Atlanta-based Logility says that the manufacturer will gain increased visibility, real-time event management and exception-based alert notification for improved agility and response to time critical supply chain events. Williamson-Dickie also will be able to track the specific lift of promotional campaigns on top of its normal seasonal demand patterns.

"Logility provides Williamson-Dickie the ability to develop a significantly more accurate forecast that will meet the business needs of all functional groups," said Philip Williamson, chairman, CEO and president of the family-owned Williamson-Dickie. "Through internal collaboration and supply chain event management our company will have the increased visibility to react to market and consumer changes, optimize inventory and allow our people to focus on value-added activities which will continue to enhance our customer service capabilities."

"The apparel industry is intensely competitive and the ability to gain insight into customer demand patterns provides Williamson-Dickie a significant competitive advantage," said Mike Edenfield, Logility CEO.

·        Bank of the Philippine Islands Banks on Walker Interactive Systems

The Bank of the Philippine Islands will use an e-procurement solution from San Francisco-based Walker Interactive Systems, with view to cutting costs throughout the bank's 690 branch offices.

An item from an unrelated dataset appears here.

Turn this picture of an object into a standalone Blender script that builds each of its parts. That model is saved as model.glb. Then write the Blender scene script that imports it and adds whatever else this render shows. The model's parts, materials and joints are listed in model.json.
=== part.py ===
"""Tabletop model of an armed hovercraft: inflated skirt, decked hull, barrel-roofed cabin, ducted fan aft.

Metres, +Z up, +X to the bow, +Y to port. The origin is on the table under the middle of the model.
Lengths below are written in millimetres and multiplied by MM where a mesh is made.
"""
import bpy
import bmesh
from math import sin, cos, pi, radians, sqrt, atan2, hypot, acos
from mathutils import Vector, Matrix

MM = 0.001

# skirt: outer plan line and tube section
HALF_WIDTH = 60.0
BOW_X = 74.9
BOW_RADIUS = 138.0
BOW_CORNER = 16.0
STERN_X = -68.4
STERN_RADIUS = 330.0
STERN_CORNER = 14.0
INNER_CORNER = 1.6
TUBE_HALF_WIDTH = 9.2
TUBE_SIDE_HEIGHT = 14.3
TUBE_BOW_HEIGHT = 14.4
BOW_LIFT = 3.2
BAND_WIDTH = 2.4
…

"Walker's e-procurement solution will allow Bank of the Philippine Islands to improve on our current procurement and reporting processes to realize both short and long term return on investment by allowing us to monitor the purchases made by the different units within our bank and then leverage that information to make better informed decisions," said Corazon Remo, senior vice president at the bank.

Remo added, "In addition, by automating and consolidating the bank's requisitions, the bank will now benefit from improved management information which will then be utilized to leverage the bank's position in negotiating contracts between the bank and its suppliers."